The book tells the story of artist Olayami Dabls, whose work often uses found materials such as mirror shards and urbanite. The typography of the book really began with the blocky letters of Alfarn, which was surprisingly similar to the signage on the outside of Dabls’ African Bead Gallery. I utilized the multiple capital widths available in Alfarn, and also created my own extreme letter variations for some of the titles. In April, about midway through production, Alfarn 2 was released, which was carefully lightened a touch to open up the counters, and features a full lowercase and a few new capital glyphs. Stunned at my second instance of Alfarn’s good fortune, I re-set most of the type in Alfarn 2.
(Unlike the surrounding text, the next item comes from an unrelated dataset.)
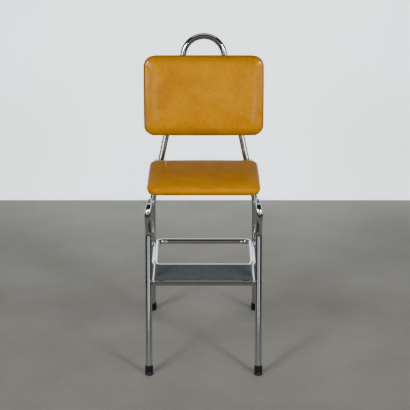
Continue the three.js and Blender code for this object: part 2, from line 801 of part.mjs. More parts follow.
const bowNotch = toSolid(sweep(bowPath, bowRadius + seatedGap));
add("step_tray", trayShell().subtract(bowNotch).subtract(bowRivetHoles).subtract(treadHoles), chrome);
const bowTubeSolid = toSolid(sweep(bowPath, bowRadius, bowRadius - tubeWall));
const bowHoles = [bowRivetHoles, bowPivotHoles, crossbarHoles];
add("step_bow", bowHoles.reduce((tube, holes) => tube.subtract(holes), bowTubeSolid), chrome);

const bowRivetGrip = trayHeight - (bowAxisHeight - bowRadius) + seatedGap;
for (const { name, x, y } of bowRivetPlaces) {
  const geometry = boltGeometry(bowRivetGrip, rivetShank, bowRivetHead, bowRivetDome);
  geometry.rotateX(-Math.PI / 2);
  geometry.translate(x, y, trayHeight - bowRivetGrip);
  add(`bow_rivet_${name}`, geometry, zinc);
}

// Mat: a ribbed rubber sheet on the tray, inside its rim.
function matSolid() {
  const base = slab(
    trayWidth / 2 - matInset, trayDepth / 2 - matInset, matCorner, matThickness - ribDepth);
  base.translate(0, trayMiddleY, trayHeight + seatedGap);
  let mat = toSolid(base);
  const length = trayWidth - 2 * matInset - 2 * matCorner;
  const count = Math.floor((trayDepth - 2 * matInset - ribPitch) / ribPitch) + 1;
  const rows = new Array(count).fill(0).map((_, row) => row - (count - 1) / 2);
  for (const row of rows) {
    const rib = new THREE.BoxGeometry(length, ribWidth, matThickness);
    rib.translate(0, trayMiddleY + row * ribPitch, trayHeight + seatedGap + matThickness / 2);
    mat = mat.add(toSolid(rib));
  }
  return mat;
}

add("step_mat", matSolid(), matRubber);

// Stand the chair with the middle of its footprint over the origin.
const footprint = new THREE.Box3().setFromObject(chair);
chair.position.y = -(footprint.min.y + footprint.max.y) / 2;
chair.updateMatrixWorld(true);

export default chair;
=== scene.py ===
import random
from math import asin, atan2, ceil, copysign, cos, hypot, pi, radians, sin, sqrt, tan

import bmesh
import bpy
import numpy as np
from mathutils import Matrix, Vector


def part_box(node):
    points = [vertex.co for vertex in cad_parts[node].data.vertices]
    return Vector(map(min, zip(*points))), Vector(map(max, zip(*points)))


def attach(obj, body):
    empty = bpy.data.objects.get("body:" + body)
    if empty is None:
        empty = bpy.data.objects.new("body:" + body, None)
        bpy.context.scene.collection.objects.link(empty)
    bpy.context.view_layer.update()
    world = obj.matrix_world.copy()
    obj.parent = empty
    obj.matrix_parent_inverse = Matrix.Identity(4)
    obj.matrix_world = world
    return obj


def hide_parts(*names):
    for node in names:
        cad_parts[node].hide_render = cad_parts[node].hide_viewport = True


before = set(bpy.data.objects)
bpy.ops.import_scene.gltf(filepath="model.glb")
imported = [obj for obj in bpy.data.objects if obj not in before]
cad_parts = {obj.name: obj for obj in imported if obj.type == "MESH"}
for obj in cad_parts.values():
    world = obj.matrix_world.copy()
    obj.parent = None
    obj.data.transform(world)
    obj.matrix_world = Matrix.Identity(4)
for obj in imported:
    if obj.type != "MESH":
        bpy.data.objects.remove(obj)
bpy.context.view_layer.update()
print("frame loaded:", len(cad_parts), "nodes")

mm = 0.001
frontLine = -0.267974  # y of the line where the front legs' axes meet the floor
sides = (("left", -1), ("right", 1))
scene = bpy.context.scene
dice = random.Random(7)


def at(x, y, z):
    return Vector((x * mm, y * mm + frontLine, z * mm))  # millimetres, y counted from the front line


# Node helpers for the materials
def startMaterial(name, **values):
    material = bpy.data.materials.new(name)
    material.use_nodes = True
    tree = material.node_tree
    shader = tree.nodes["Principled BSDF"]
    for socket, value in values.items():
        shader.inputs[socket.replace("_", " ")].default_value = value
    return material, tree, shader


def addNode(tree, kind, settings=None, **inputs):
    node = tree.nodes.new("ShaderNode" + kind)
    for key, value in (settings or {}).items():
        setattr(node, key, value)
    for socket, value in inputs.items():
        name = socket.replace("_", " ")
        if isinstance(value, bpy.types.NodeSocket):
            tree.links.new(value, node.inputs[name])
        else:
            node.inputs[name].default_value = value
    return node


def placeOn(tree, stretch=(1, 1, 1), turn=(0, 0, 0)):
    coords = addNode(tree, "TexCoord")
    mapping = addNode(tree, "Mapping", Vector=coords.outputs["Object"], Scale=stretch, Rotation=turn)
    return mapping.outputs["Vector"]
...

For the body text, I used Fern Text, leaning on its translational contrast to offer a friendly anchor to the wild menagerie of type and collage-like art that dominated the reading experience. I set the optical size at 14, four points larger than the text itself, which tightened the justification behaviors very effectively. Subheads in New Spiritcomplemented Fern’s humanist touches, and I used Skolar Sans Extended for the captions and sidebars.
I found Alfarn’s punctuation somewhat wanting, so I manually replaced each punctuation mark with Ohno Fatface. Even though Fatface doesn’t really fit the whole geometric vs. translational typography of the book, the quotation marks bounced against the hard corners of Alfarn, in the same irreverent way that the artist Dabls would use clashing colors and materials.